La solution de la Cour de cassation dans l’arrêt du 27 septembre ne se limite donc pas aux règles LCB-FT. Tout manquement à des obligations impératives de mise en conformité est susceptible de constituer un acte de concurrence déloyal.
La Cour de cassation et la Cour d’appel de Paris ont d’ailleurs eu l’occasion de retenir la même solution en matière de procédures collectives³ ou de règlementation sur la protection des données personnelles⁴.
Nous rappellerons (L’ACTU by NMCG, avril 2023), d’ailleurs, que la Cour d’appel de Grenoble a pu considérer que le non-respect de la règlementation relative à la protection des données personnelles pouvait être un motif d’annulation du contrat conclu entre un prestataire informatique et son client5.
L’entreprise qui ne se met pas en conformité s’expose non seulement à des sanctions administratives mais aussi à des actions privées par ses concurrents sur le fondement de la concurrence déloyale ou par des partenaires commerciaux sur le fondement de la nullité contractuelle.
La solution érigée par la Cour de cassation est d’autant plus importante que le contexte législatif général est à l’augmentation des règles de conformité imposées aux entreprises. On pense évidemment à la protection des données personnelles mais aussi aux obligations en matière environnementale et de transition écologique qui focalisent l’attention.
Enfin, nous soulignerons que la décision du 27 septembre dernier intervient dans le cadre d’une procédure en référé.
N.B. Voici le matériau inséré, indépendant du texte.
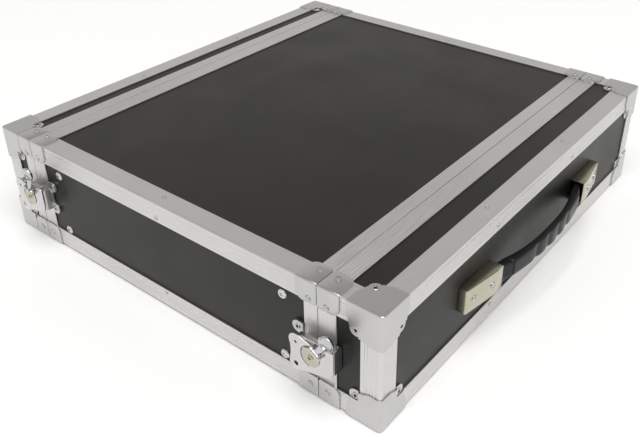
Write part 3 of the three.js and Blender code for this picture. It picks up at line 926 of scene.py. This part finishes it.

C’est-à-dire que des mesures d’instructions (telles que la communication de pièces par exemple) peuvent être ordonnées et justifiées par le seul constat d’un manquement à des textes règlementaires, avant même que ne soit tranchée par le juge du fond la question de savoir si le comportement reproché doit effectivement être qualifié de concurrence déloyale.

1Cass., com., 28 septembre 2010, n°09-69.272
2Cass., com., 12 février 2020, n°17-31.614
3Cass., com., 17 mars 2021, n°19-10.414
4CA Paris, 9 novembre 2022, n°21-00180
5CA Grenoble, 12 janvier 2023, n°21/03701 commenté dans L’ACTU by NMCG, n°91, avril 2023.